▸ **What this task involves**
Please quote the material exactly, every line of it.

▸ **Records from a dataset**
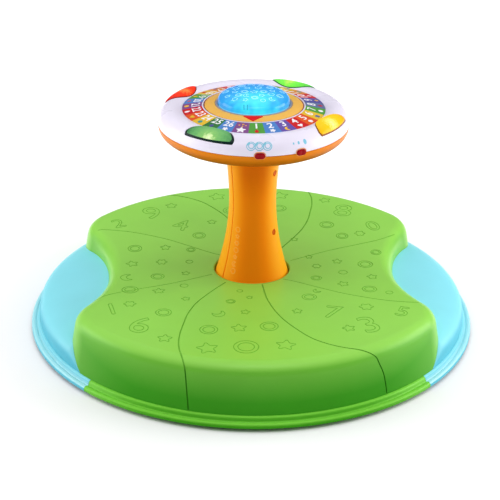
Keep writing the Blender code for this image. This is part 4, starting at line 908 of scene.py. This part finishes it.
# Each outlined shape on the seat: kind, place in plan, size and turn
SHAPES = listed("""star -54 -198 13.5 8, rings -14 -196 13 0, star 27 -193 12.5 -10, rings -52 -158 9.5 0,
star -20 -155 10 4, rings 12 -152 9.5 0, moon -41 -122 7 120, star -12 -119 6.5 -12, rings -27 -92 5 0,
star -6 -82 4.6 10, ring -16 -64 3.4 0, 3 118 -150 34 16, 7 83 -121 28 -14, 5 158 -121 22 -22,
rings 60 -82 8 0, star 96 -158 8.5 14, star 44 -118 7 0, flower 120 -109 8 0, rings 129 -62 8 0,
star 101 -47 8 18, rings 72 -30 6 0, star 136 -28 7.5 6, ring 104 -15 5 0, flower 75 2 5.5 0,
rings 132 6 8.5 0, star 100 14 7 -8, moon 70 -66 4.5 40, ring 150 -72 4 0, 6 -124 -146 34 -14,
1 -156 -108 26 12, rings -100 -118 8.5 0, star -98 -176 9.5 -6, flower -137 -96 7 0, star -76 -84 6 12,
rings -138 -58 9 0, star -106 -62 8.5 4, ring -78 -48 4.5 0, moon -142 -24 8 10, rings -108 -22 7.5 0,
star -76 -14 6 -10, star -138 12 8.5 16, flower -104 16 6.5 0, ring -72 16 4 0, rings -136 50 8 0,
star -100 52 7.5 0, rings -70 46 5 0, 9 -118 146 34 10, 4 -82 110 28 -12, 2 -158 116 22 20,
rings -60 82 7.5 0, star -44 118 7 0, star -94 168 9 0, 8 120 150 34 -12, 0 152 104 24 14,
rings 96 108 8.5 0, star 100 182 9 8, flower 134 84 6.5 0, star 54 70 5.5 0, star 44 198 13 0,
rings 4 196 13 0, star -36 196 12.5 10, rings 40 158 9.5 0, star 8 155 10 -6, rings -20 152 9.5 0,
moon 30 122 7 -40, star 2 119 6.5 0, rings 14 90 5 0, ring -8 70 3.6 0, star 68 26 5.5 0,
rings 112 78 7 0, rings 148 36 6 0""")


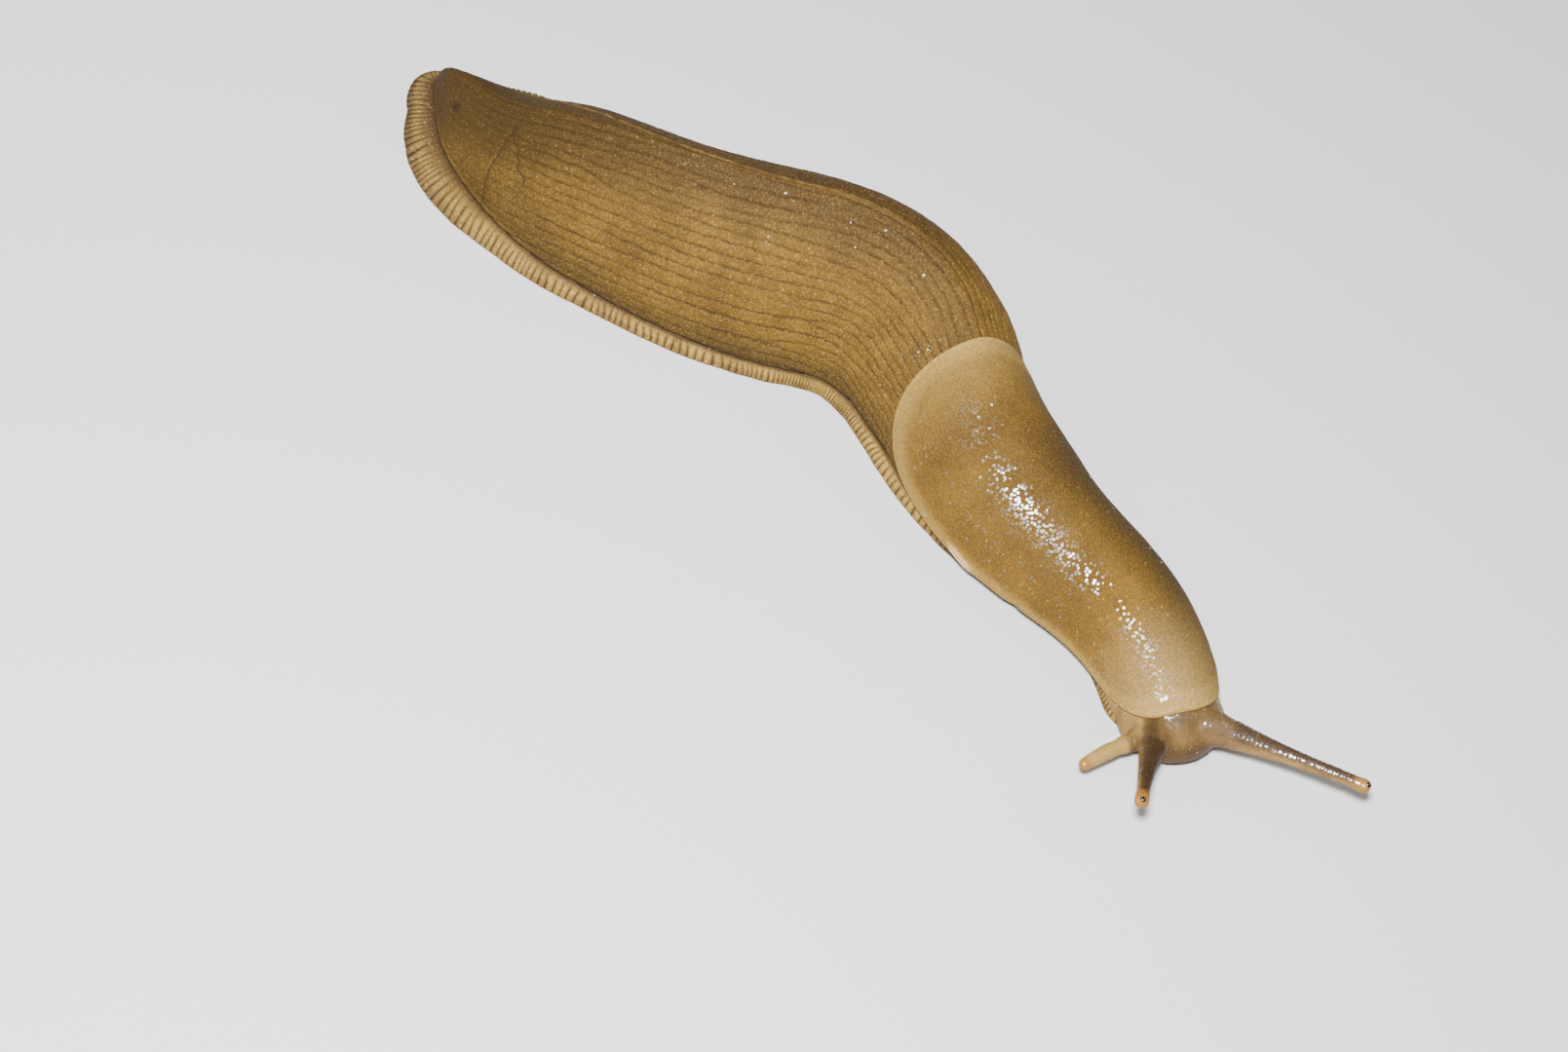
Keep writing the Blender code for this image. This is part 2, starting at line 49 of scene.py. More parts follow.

▸ **Reply to the exercise**
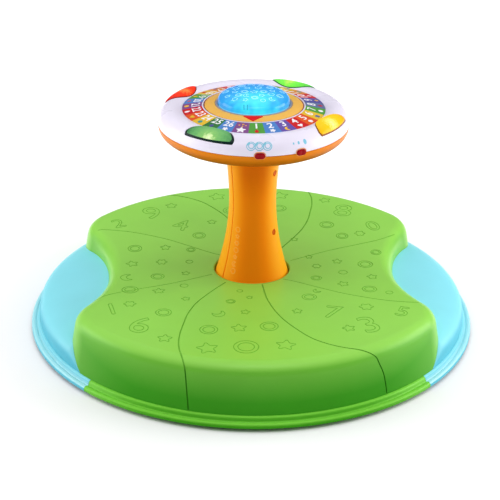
Keep writing the Blender code for this image. This is part 4, starting at line 908 of scene.py. This part finishes it.
# Each outlined shape on the seat: kind, place in plan, size and turn
SHAPES = listed("""star -54 -198 13.5 8, rings -14 -196 13 0, star 27 -193 12.5 -10, rings -52 -158 9.5 0,
star -20 -155 10 4, rings 12 -152 9.5 0, moon -41 -122 7 120, star -12 -119 6.5 -12, rings -27 -92 5 0,
star -6 -82 4.6 10, ring -16 -64 3.4 0, 3 118 -150 34 16, 7 83 -121 28 -14, 5 158 -121 22 -22,
rings 60 -82 8 0, star 96 -158 8.5 14, star 44 -118 7 0, flower 120 -109 8 0, rings 129 -62 8 0,
star 101 -47 8 18, rings 72 -30 6 0, star 136 -28 7.5 6, ring 104 -15 5 0, flower 75 2 5.5 0,
rings 132 6 8.5 0, star 100 14 7 -8, moon 70 -66 4.5 40, ring 150 -72 4 0, 6 -124 -146 34 -14,
1 -156 -108 26 12, rings -100 -118 8.5 0, star -98 -176 9.5 -6, flower -137 -96 7 0, star -76 -84 6 12,
rings -138 -58 9 0, star -106 -62 8.5 4, ring -78 -48 4.5 0, moon -142 -24 8 10, rings -108 -22 7.5 0,
star -76 -14 6 -10, star -138 12 8.5 16, flower -104 16 6.5 0, ring -72 16 4 0, rings -136 50 8 0,
star -100 52 7.5 0, rings -70 46 5 0, 9 -118 146 34 10, 4 -82 110 28 -12, 2 -158 116 22 20,
rings -60 82 7.5 0, star -44 118 7 0, star -94 168 9 0, 8 120 150 34 -12, 0 152 104 24 14,
rings 96 108 8.5 0, star 100 182 9 8, flower 134 84 6.5 0, star 54 70 5.5 0, star 44 198 13 0,
rings 4 196 13 0, star -36 196 12.5 10, rings 40 158 9.5 0, star 8 155 10 -6, rings -20 152 9.5 0,
moon 30 122 7 -40, star 2 119 6.5 0, rings 14 90 5 0, ring -8 70 3.6 0, star 68 26 5.5 0,
rings 112 78 7 0, rings 148 36 6 0""")


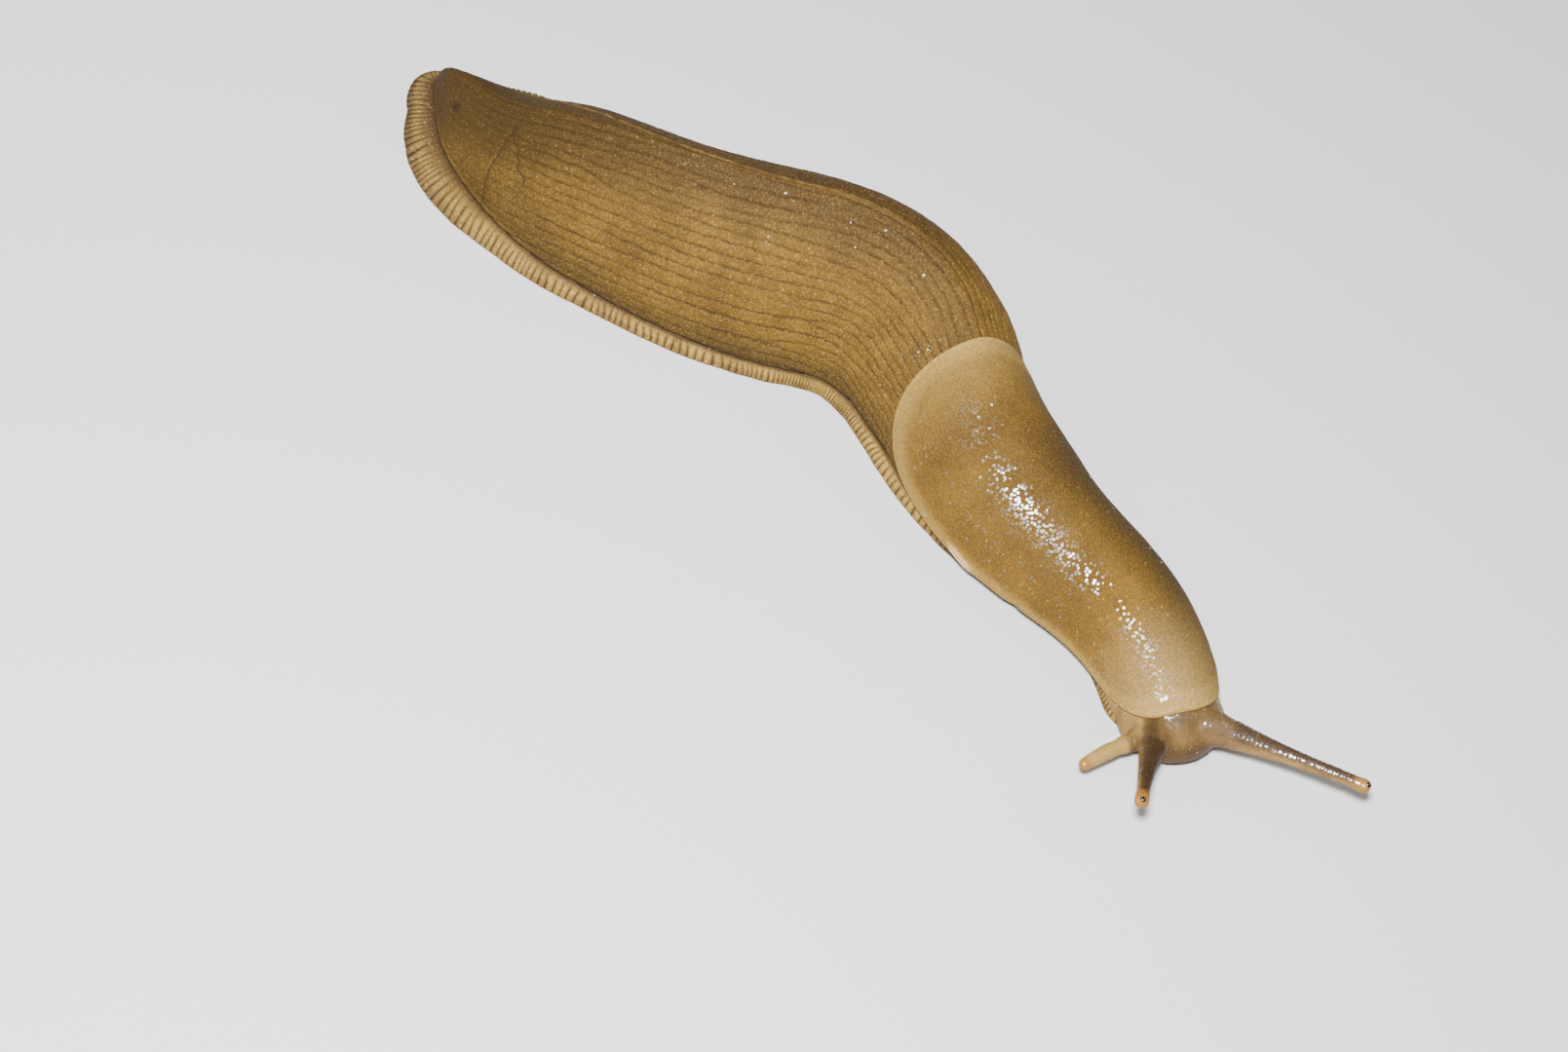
Keep writing the Blender code for this image. This is part 2, starting at line 49 of scene.py. More parts follow.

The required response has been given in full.